Marijuana: Where Do VOTERS Stand?
Now we know that in Oregon, Alaska, and the District of Columbia, the voters stand with legalizing the recreational use of marijuana. This would not have been welcome news to Harry Anslinger, who more than any other person was responsible for restricting access to this substance.
When Harry Anslinger became the first head of the Federal Bureau of Narcotics in 1930, marijuana had been a mainstream medication for almost 100 years, and recreational use was not a major national concern. During the next 50 years, Harry Anslinger effectively convinced key legal and administrative organizations to criminalize almost any involvement with it. He accomplished this by hard work and knowing how to manipulate these organizations. In addition, he shamelessly exaggerated the dangers of marijuana in such venues as the now ridiculed the film Reefer Madness.
As a result of his energetic and determined campaign against marijuana:
- Many states passed laws prohibiting its use.
- Its use became illegal on a federal level in 1937 when the U.S. Congress enacted the Marijuana Tax Act, despite the active opposition of the AMA. Later deemed unconstitutional, this law restricted use to medical purposes only, but made the paperwork so burdensome that most physicians stopped prescribing it.
- Medical use was further reduced by its removal in 1942 from U.S. Pharmacopeia, where it had been listed for almost 100 years.
- International prohibition evolved, culminating in 1961 in a United Nations Single Convention, much to the delight of Harry Anslinger.

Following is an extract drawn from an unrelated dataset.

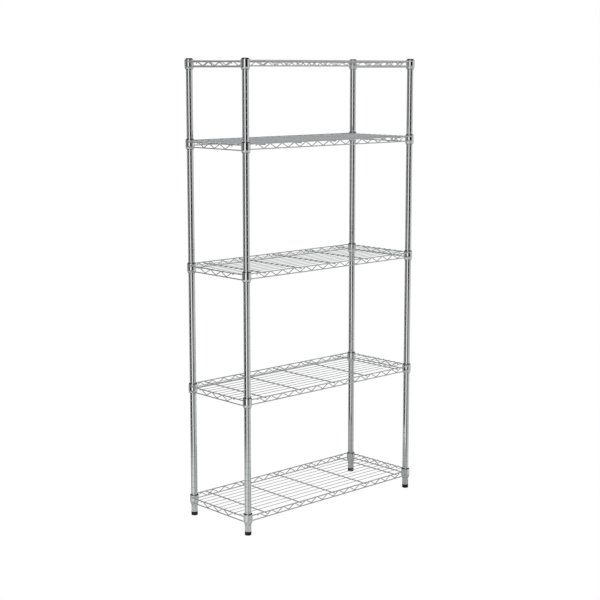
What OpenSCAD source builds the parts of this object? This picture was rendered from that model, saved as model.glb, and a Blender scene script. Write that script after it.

- It was classified as a Schedule 1 drug in the Controlled Drug Substances Act of 1970, along with heroin and other substances deemed to have a “high potential for abuse” and “no currently accepted medical use in treatment.” This designation discouraged legitimate scientific research, leaving physicians in the dark about its true level of dangerousness as well as its possible medical benefits.
During the last 50 years, government officials from law enforcement and medical agencies have continued to emphasize the dangers of marijuana, equating it with heroin and cocaine rather than with alcohol and tobacco.
American voters, however, are beginning to open the legal closet in which Harry Anslinger had so effectively locked marijuana. They seem to be sending lawmakers a message that resonates with clinicians as well: Rather than continue to deal with the problems that are associated with marijuana being illegal, we would prefer to work on a different set of problems – those that will result from making it legal again. Hopefully, even those with opposing views, we will collaborate on finding solutions.